START

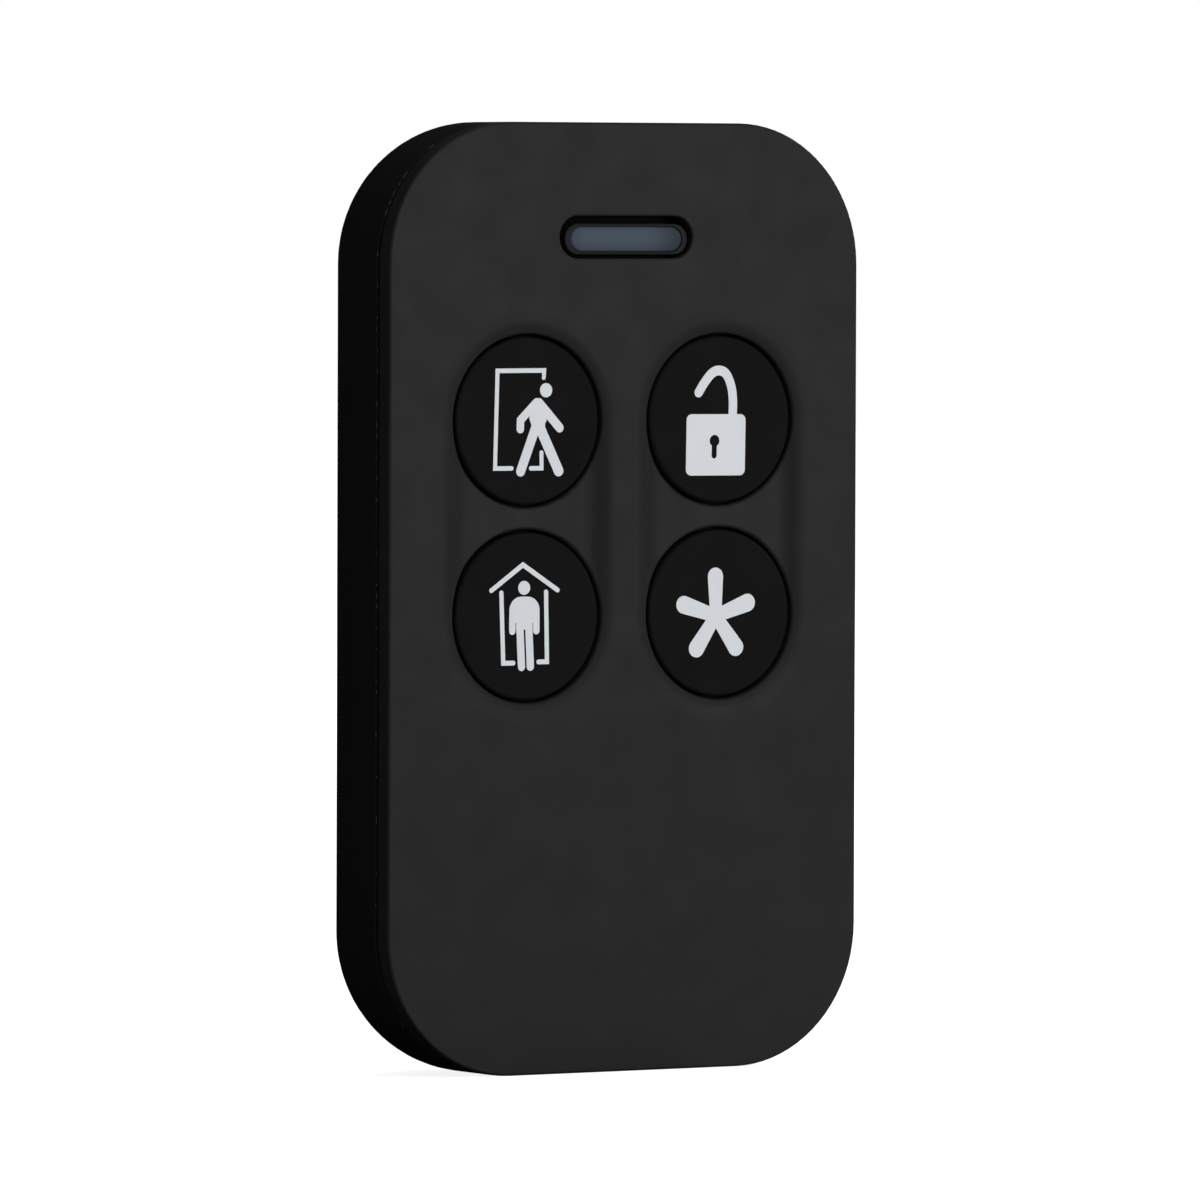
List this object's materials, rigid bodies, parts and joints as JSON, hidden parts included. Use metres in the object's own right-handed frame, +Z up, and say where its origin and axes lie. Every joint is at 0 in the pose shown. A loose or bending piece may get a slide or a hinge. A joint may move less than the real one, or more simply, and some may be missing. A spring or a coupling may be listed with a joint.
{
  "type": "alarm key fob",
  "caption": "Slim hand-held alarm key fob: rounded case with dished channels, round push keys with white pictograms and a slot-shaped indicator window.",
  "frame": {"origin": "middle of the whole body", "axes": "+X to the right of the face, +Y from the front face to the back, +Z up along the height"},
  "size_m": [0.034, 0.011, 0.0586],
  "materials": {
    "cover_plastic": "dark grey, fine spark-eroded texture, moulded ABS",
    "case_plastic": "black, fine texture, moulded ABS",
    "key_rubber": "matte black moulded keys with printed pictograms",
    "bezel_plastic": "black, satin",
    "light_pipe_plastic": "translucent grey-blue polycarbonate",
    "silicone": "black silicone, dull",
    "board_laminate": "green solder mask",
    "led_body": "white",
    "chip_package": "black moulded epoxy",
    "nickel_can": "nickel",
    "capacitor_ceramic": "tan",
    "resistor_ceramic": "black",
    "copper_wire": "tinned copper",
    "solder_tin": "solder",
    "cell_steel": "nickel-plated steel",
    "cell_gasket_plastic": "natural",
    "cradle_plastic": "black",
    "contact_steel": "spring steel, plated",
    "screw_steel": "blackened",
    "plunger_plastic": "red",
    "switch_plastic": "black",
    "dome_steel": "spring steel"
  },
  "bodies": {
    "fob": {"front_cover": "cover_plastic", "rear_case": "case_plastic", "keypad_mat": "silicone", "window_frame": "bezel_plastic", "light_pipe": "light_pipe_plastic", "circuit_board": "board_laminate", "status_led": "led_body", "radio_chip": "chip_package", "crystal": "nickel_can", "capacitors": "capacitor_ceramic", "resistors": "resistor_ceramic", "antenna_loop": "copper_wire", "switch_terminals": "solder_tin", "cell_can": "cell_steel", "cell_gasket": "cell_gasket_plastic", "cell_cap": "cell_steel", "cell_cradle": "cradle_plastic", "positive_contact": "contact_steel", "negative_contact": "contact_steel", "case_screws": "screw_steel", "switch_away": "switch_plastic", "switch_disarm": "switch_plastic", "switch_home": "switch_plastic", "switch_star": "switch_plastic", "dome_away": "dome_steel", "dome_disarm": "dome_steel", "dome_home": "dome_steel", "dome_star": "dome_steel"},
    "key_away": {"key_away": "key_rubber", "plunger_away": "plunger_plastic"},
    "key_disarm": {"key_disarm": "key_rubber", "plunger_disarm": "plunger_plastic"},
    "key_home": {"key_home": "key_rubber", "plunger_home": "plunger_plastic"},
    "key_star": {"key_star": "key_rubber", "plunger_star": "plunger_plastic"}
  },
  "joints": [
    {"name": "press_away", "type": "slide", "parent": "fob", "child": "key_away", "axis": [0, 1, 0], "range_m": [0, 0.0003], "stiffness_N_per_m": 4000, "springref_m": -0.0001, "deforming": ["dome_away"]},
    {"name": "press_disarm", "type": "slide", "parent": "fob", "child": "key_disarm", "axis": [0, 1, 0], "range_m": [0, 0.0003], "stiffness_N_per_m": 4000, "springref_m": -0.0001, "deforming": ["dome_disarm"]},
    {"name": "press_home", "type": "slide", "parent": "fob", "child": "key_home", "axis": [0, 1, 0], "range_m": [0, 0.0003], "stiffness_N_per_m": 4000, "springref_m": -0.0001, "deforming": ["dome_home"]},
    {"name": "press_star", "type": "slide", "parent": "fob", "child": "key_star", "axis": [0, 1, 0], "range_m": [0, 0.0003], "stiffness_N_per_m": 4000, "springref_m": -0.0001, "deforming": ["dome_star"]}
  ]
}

END

_Exercise details_
Write the entire listing out again, word for word.

_Result of this exercise_
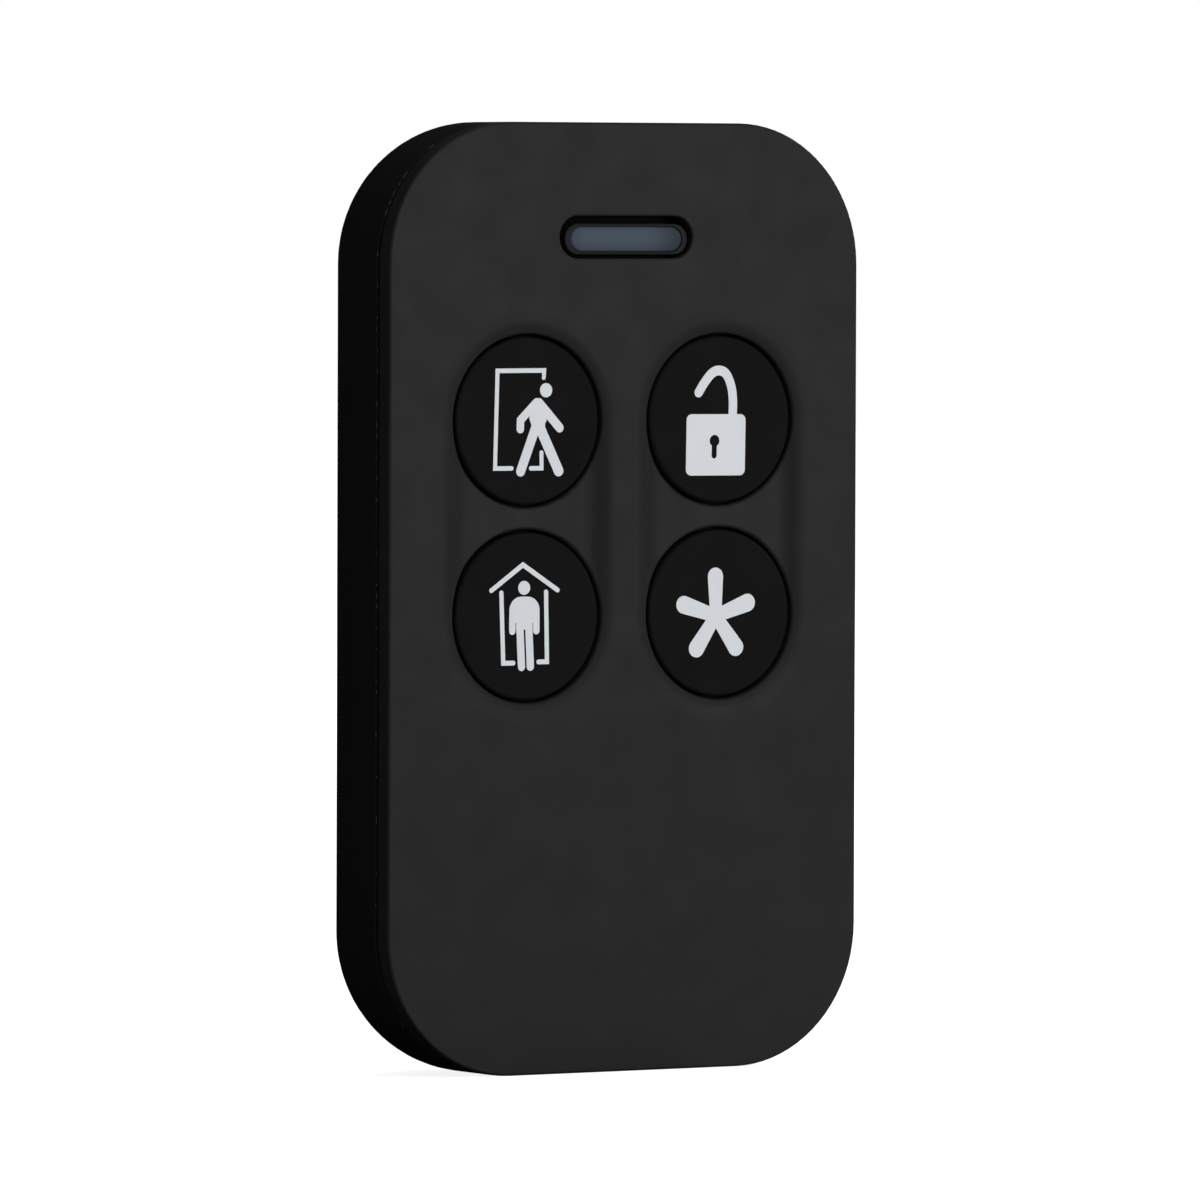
List this object's materials, rigid bodies, parts and joints as JSON, hidden parts included. Use metres in the object's own right-handed frame, +Z up, and say where its origin and axes lie. Every joint is at 0 in the pose shown. A loose or bending piece may get a slide or a hinge. A joint may move less than the real one, or more simply, and some may be missing. A spring or a coupling may be listed with a joint.
{
  "type": "alarm key fob",
  "caption": "Slim hand-held alarm key fob: rounded case with dished channels, round push keys with white pictograms and a slot-shaped indicator window.",
  "frame": {"origin": "middle of the whole body", "axes": "+X to the right of the face, +Y from the front face to the back, +Z up along the height"},
  "size_m": [0.034, 0.011, 0.0586],
  "materials": {
    "cover_plastic": "dark grey, fine spark-eroded texture, moulded ABS",
    "case_plastic": "black, fine texture, moulded ABS",
    "key_rubber": "matte black moulded keys with printed pictograms",
    "bezel_plastic": "black, satin",
    "light_pipe_plastic": "translucent grey-blue polycarbonate",
    "silicone": "black silicone, dull",
    "board_laminate": "green solder mask",
    "led_body": "white",
    "chip_package": "black moulded epoxy",
    "nickel_can": "nickel",
    "capacitor_ceramic": "tan",
    "resistor_ceramic": "black",
    "copper_wire": "tinned copper",
    "solder_tin": "solder",
    "cell_steel": "nickel-plated steel",
    "cell_gasket_plastic": "natural",
    "cradle_plastic": "black",
    "contact_steel": "spring steel, plated",
    "screw_steel": "blackened",
    "plunger_plastic": "red",
    "switch_plastic": "black",
    "dome_steel": "spring steel"
  },
  "bodies": {
    "fob": {"front_cover": "cover_plastic", "rear_case": "case_plastic", "keypad_mat": "silicone", "window_frame": "bezel_plastic", "light_pipe": "light_pipe_plastic", "circuit_board": "board_laminate", "status_led": "led_body", "radio_chip": "chip_package", "crystal": "nickel_can", "capacitors": "capacitor_ceramic", "resistors": "resistor_ceramic", "antenna_loop": "copper_wire", "switch_terminals": "solder_tin", "cell_can": "cell_steel", "cell_gasket": "cell_gasket_plastic", "cell_cap": "cell_steel", "cell_cradle": "cradle_plastic", "positive_contact": "contact_steel", "negative_contact": "contact_steel", "case_screws": "screw_steel", "switch_away": "switch_plastic", "switch_disarm": "switch_plastic", "switch_home": "switch_plastic", "switch_star": "switch_plastic", "dome_away": "dome_steel", "dome_disarm": "dome_steel", "dome_home": "dome_steel", "dome_star": "dome_steel"},
    "key_away": {"key_away": "key_rubber", "plunger_away": "plunger_plastic"},
    "key_disarm": {"key_disarm": "key_rubber", "plunger_disarm": "plunger_plastic"},
    "key_home": {"key_home": "key_rubber", "plunger_home": "plunger_plastic"},
    "key_star": {"key_star": "key_rubber", "plunger_star": "plunger_plastic"}
  },
  "joints": [
    {"name": "press_away", "type": "slide", "parent": "fob", "child": "key_away", "axis": [0, 1, 0], "range_m": [0, 0.0003], "stiffness_N_per_m": 4000, "springref_m": -0.0001, "deforming": ["dome_away"]},
    {"name": "press_disarm", "type": "slide", "parent": "fob", "child": "key_disarm", "axis": [0, 1, 0], "range_m": [0, 0.0003], "stiffness_N_per_m": 4000, "springref_m": -0.0001, "deforming": ["dome_disarm"]},
    {"name": "press_home", "type": "slide", "parent": "fob", "child": "key_home", "axis": [0, 1, 0], "range_m": [0, 0.0003], "stiffness_N_per_m": 4000, "springref_m": -0.0001, "deforming": ["dome_home"]},
    {"name": "press_star", "type": "slide", "parent": "fob", "child": "key_star", "axis": [0, 1, 0], "range_m": [0, 0.0003], "stiffness_N_per_m": 4000, "springref_m": -0.0001, "deforming": ["dome_star"]}
  ]
}